DATA BLOCK ▸
** Start **
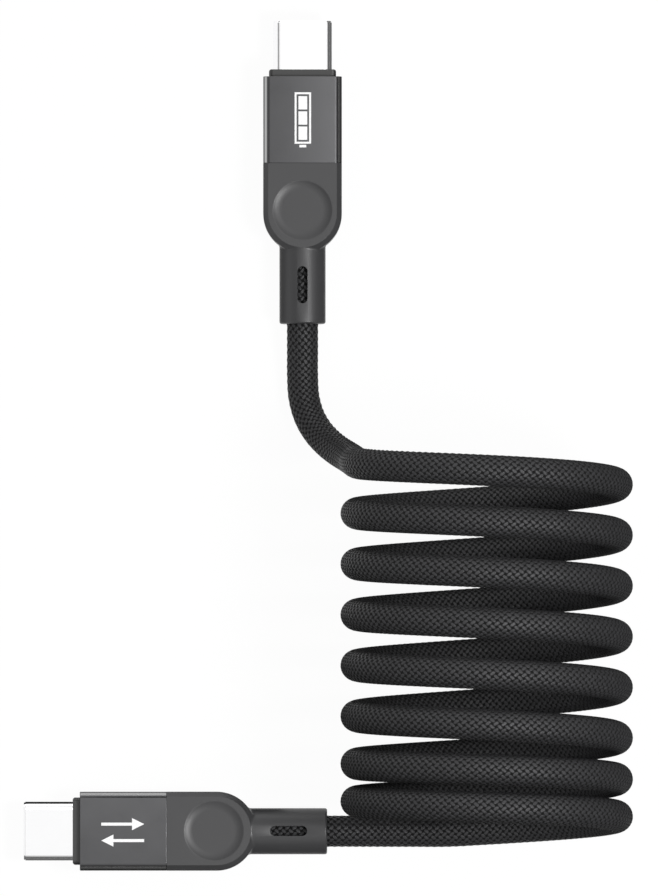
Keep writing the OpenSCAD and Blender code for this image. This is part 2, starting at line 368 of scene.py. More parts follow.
@dataclass(frozen=True)
class Ink:
    """Printed ink: an even colour with faint pinholes from the screen.

    Attributes:
        name: the material's name.
        colour: its colour.
        mesh: the width of the screen's mesh, in metres.
        holes: the heights of the mesh between which a pinhole closes.
        faint: the share of the colour that is left in a pinhole.
        roughness: the mean roughness.
        uneven: how much the mesh changes it.
        relief: the depth of the pinholes, in metres.
    """

    name: str
    colour: Colour
    mesh: float = 0.12 * MM
    holes: tuple[float, float] = (0.3, 0.55)
    faint: float = 0.86
    roughness: float = 0.5
    uneven: float = 0.2
    relief: float = 0.002 * MM

    def build(self) -> bpy.types.Material:
        """Makes the material.

        Returns:
            The material.
        """
        surface = Surface(self.name)
        mesh = surface.noise(self.mesh)
        return surface.close({
            "Base Color": surface.mix(
                mesh.rise(*self.holes), faded(self.colour, self.faint), self.colour),
            "Roughness": self.roughness + (mesh - 0.5) * self.uneven,
            "Normal": surface.bump(mesh, self.relief),
        })


@dataclass(frozen=True)
class BoardFinish:
    """A circuit board: green mask with copper tracks under it.

    Attributes:
        name: the material's name.
        track: the spacing of the tracks, in metres.
        wander: how far they stray from a straight line.
        edge: the heights between which a track rises.
        mask: the colour between the tracks.
        lit: the colour over them.
        weave: the width of the glass weave, in metres.
        roughness: the least roughness.
        uneven: how much the weave adds to it.
        relief: the depth of the tracks, in metres.
        weave_share: the height of the weave in that relief.
    """

    name: str
    track: float = 0.9 * MM
    wander: float = 0.4
    edge: tuple[float, float] = (0.55, 0.7)
    mask: Colour = (0.012, 0.09, 0.05, 1)
    lit: Colour = (0.03, 0.2, 0.1, 1)
    weave: float = 0.2 * MM
    roughness: float = 0.3
    uneven: float = 0.15
    relief: float = 0.02 * MM
    weave_share: float = 0.2

    def build(self) -> bpy.types.Material:
        """Makes the material.

        Returns:
            The material.
        """
        surface = Surface(self.name)
        lanes = surface.field("ShaderNodeTexWave", {"bands_direction": "DIAGONAL"},
                              {"Vector": surface.place(), "Scale": 1 / self.track,
                               "Distortion": self.wander})
        weave = surface.noise(self.weave, detail=2)
        tracks = lanes.rise(*self.edge)
        return surface.close({
            "Base Color": surface.mix(tracks, self.mask, self.lit),
            "Roughness": self.roughness + weave * self.uneven,
            "Normal": surface.bump(tracks + weave * self.weave_share, self.relief),
        })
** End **
DIRECTIVE ▸
In the listing above, please print only the lines from the first one to the line where "from the screen." appears, exactly as written, both of those lines included.

REPLY ▸
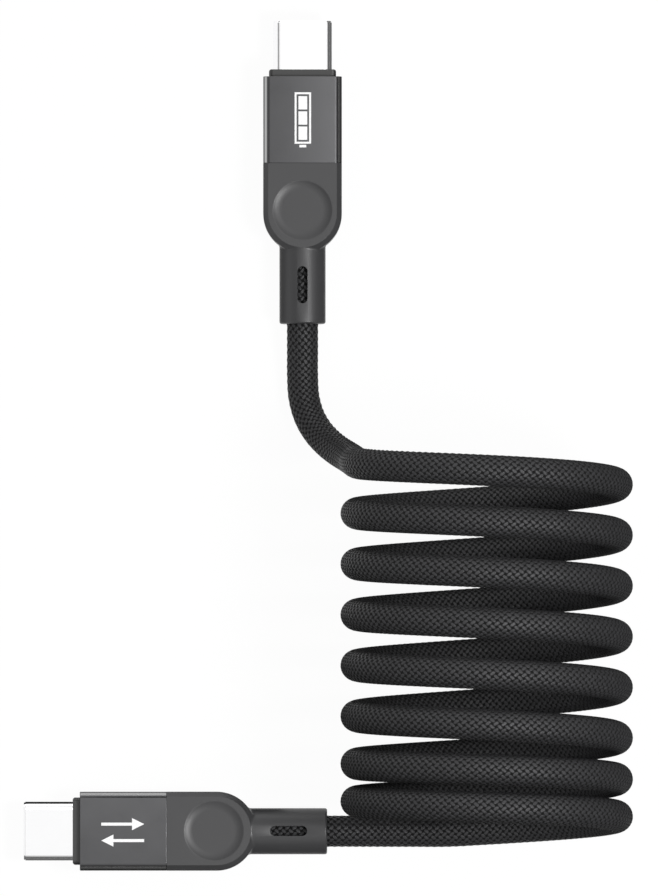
Keep writing the OpenSCAD and Blender code for this image. This is part 2, starting at line 368 of scene.py. More parts follow.
@dataclass(frozen=True)
class Ink:
    """Printed ink: an even colour with faint pinholes from the screen.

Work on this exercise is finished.